Оно было необходимо ему всегда — чувство приподнятой заинтересованности, страстной внутренней дрожи, охватывающей его в те дни и часы, когда им овладевало желание достигнуть цели. Он носил его в себе, сильное, не признававшее до поры до времени, колебаний и срывов, требующее незамедлительного действия.
И вдруг оно затухало, катастрофически шло на убыль, исчезало, как дождевая вода в теплой рыхлой земле.
Тогда Сченснович впадал в безразличие и либо валялся на кровати, пропуская лекции, либо бесцельно фланировал по городу где-нибудь на Каменном острове, любимом уголке Ленинграда, и безучастно смотрел с мостов на воду.

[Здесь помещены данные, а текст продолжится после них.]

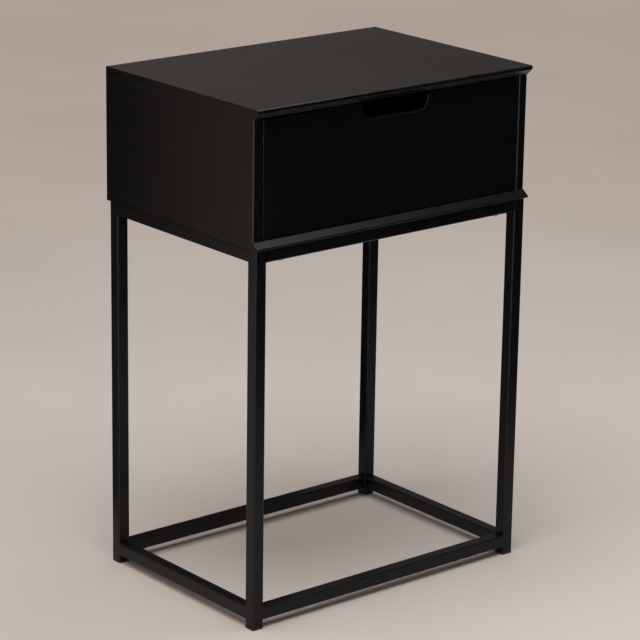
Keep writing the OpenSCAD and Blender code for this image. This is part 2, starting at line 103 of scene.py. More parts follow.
def fill(tree, socket, value):
    """Wires an output into a socket, or several into one that takes several, or sets a plain value."""
    if isinstance(value, bpy.types.NodeSocket):
        tree.links.new(value, socket)
    elif isinstance(value, list):
        for each in value:
            tree.links.new(each, socket)
    else:
        socket.default_value = value


def shown(sockets, name):
    """The socket of that name that the node's present options show."""
    return next(socket for socket in sockets if socket.enabled and socket.name == name)


def sums(tree, operation, *values, clamp=False):
    """The output of a Math node on one, two or three values."""
    wires = dict(enumerate(values))
    return put(tree, "ShaderNodeMath", wires, operation=operation, use_clamp=clamp).outputs[0]


def product(tree, *values):
    """The values multiplied together, from the first to the last."""
    total = values[0]
    for value in values[1:]:
        total = sums(tree, "MULTIPLY", total, value)
    return total


def rest_of(tree, whole, part):
    """What is left of the whole when the part is taken away."""
    return sums(tree, "SUBTRACT", whole, part)


def between(tree, value, low, high, to_low=0.0, to_high=1.0):
    """Stretches low..high of a value onto to_low..to_high and holds it there."""
    wires = {"Value": value, "From Min": low, "From Max": high, "To Min": to_low, "To Max": to_high}
    return put(tree, "ShaderNodeMapRange", wires).outputs["Result"]


def new_group(name, kind, inputs, outputs):
    """An empty node group with named sockets, and its input and output nodes."""
    tree = bpy.data.node_groups.new(name, kind)
    for title, socket, start in inputs:
        made = tree.interface.new_socket(name=title, in_out="INPUT", socket_type=socket)
        if start is not None:
            made.default_value = start
    for title, socket in outputs:
        tree.interface.new_socket(name=title, in_out="OUTPUT", socket_type=socket)
    return tree, tree.nodes.new("NodeGroupInput").outputs, tree.nodes.new("NodeGroupOutput")


FLOAT, VECTOR = "NodeSocketFloat", "NodeSocketVector"

# ---- Shared surface effects ----


def object_place(tree):
    """Coordinates of the surface in the piece's own frame, in metres."""
    return put(tree, "ShaderNodeTexCoord").outputs["Object"]


def cloudy(tree, place, size, detail=3.0, rough=0.55):
    """A noise whose patches are about size metres across."""
    wires = {"Vector": place, "Scale": 1 / size, "Detail": detail, "Roughness": rough}
    return put(tree, "ShaderNodeTexNoise", wires).outputs[0]


def scaled_noise(tree, place, size, detail=3.0, rough=0.55):
    """The same noise, with its size taken from another node."""
    scale = sums(tree, "DIVIDE", 1.0, size)
    wires = {"Vector": place, "Scale": scale, "Detail": detail, "Roughness": rough}
    return put(tree, "ShaderNodeTexNoise", wires).outputs[0]


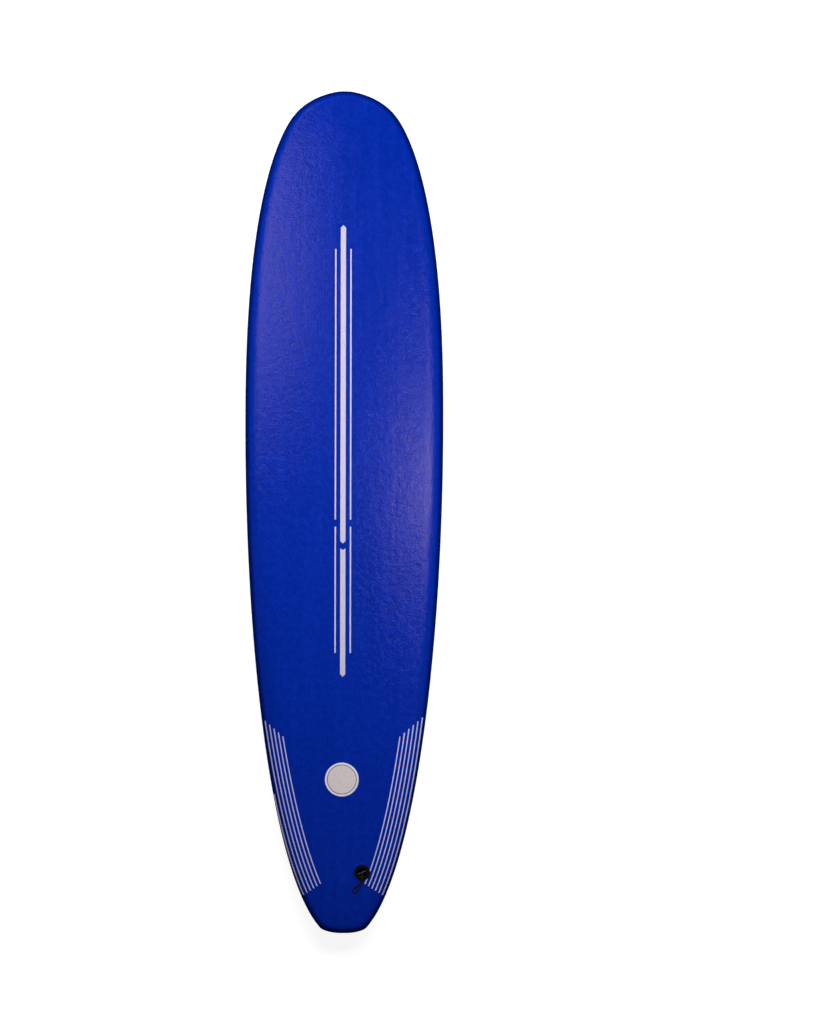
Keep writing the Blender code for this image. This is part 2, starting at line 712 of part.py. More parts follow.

Это касалось и многочисленных его любовных интрижек и увлечений, более или менее длительных, но кончавшихся одинаково: он остывал, теряя всякий интерес к предмету своих исканий, независимо от того, был интерес взаимным или односторонним.
Лишь один раз подобная история имела конец для него непредвиденный, хотя были все стадии — было и разочарование, наступившее, к сожалению, слишком поздно. Сченснович не хотел ни вспоминать, ни думать о своей ошибке и уж конечно, рассказывая о себе Оле, ни словом об этом не обмолвился.
Он уехал из Ленинграда с первой попавшейся оказией. Его взяла на Памир геологическая экспедиция в качестве подсобного рабочего.
Отъезд напоминал поспешное бегство. После экспедиции была Алупка: он провел три месяца в санатории как «массовик-затейник», развлекая отдыхающих, потом — туристская поездка в Чехословакию, потом — случайные места, случайные деньги, частные квартиры и углы — в Киеве, Пятигорске и наконец в Нальчике…
Дед в Пярну умер, так и не дождавшись своего беспутного внука. О других родственниках Сченснович сведений не имел да и не хотел их разыскивать. Съездив на неделю в Пярну и вступив в права наследства, распродал библиотеку и мебель и, захватив на память несколько мелочей, отбыл с твердым намерением никогда больше не появляться в Эстонии.
Друзей он не завел: если бы по социометрическому[9] принципу понадобилось определить его способность и стремление к общению с себе подобными, то, по самому «сильному критерию»[10], он попал бы в группу «отверженных», как ни страшен и ни условен такой эпитет…
* * *
В «Хронике» повторяли «Леди Гамильтон». Зал был почти пуст, и Герман, наклоняясь к Оле, весь сеанс говорил, говорил, говорил…
Он думал, что рассказывает ей о себе без прикрас и умолчаний, как на духу: пусть она знает все о его нескладной — приходится, наконец, сознаваться, — незавидной жизни, лишь бы поняла она, как он нуждается в участии, в друге, как необходимы ему ее сочувствие и внимание.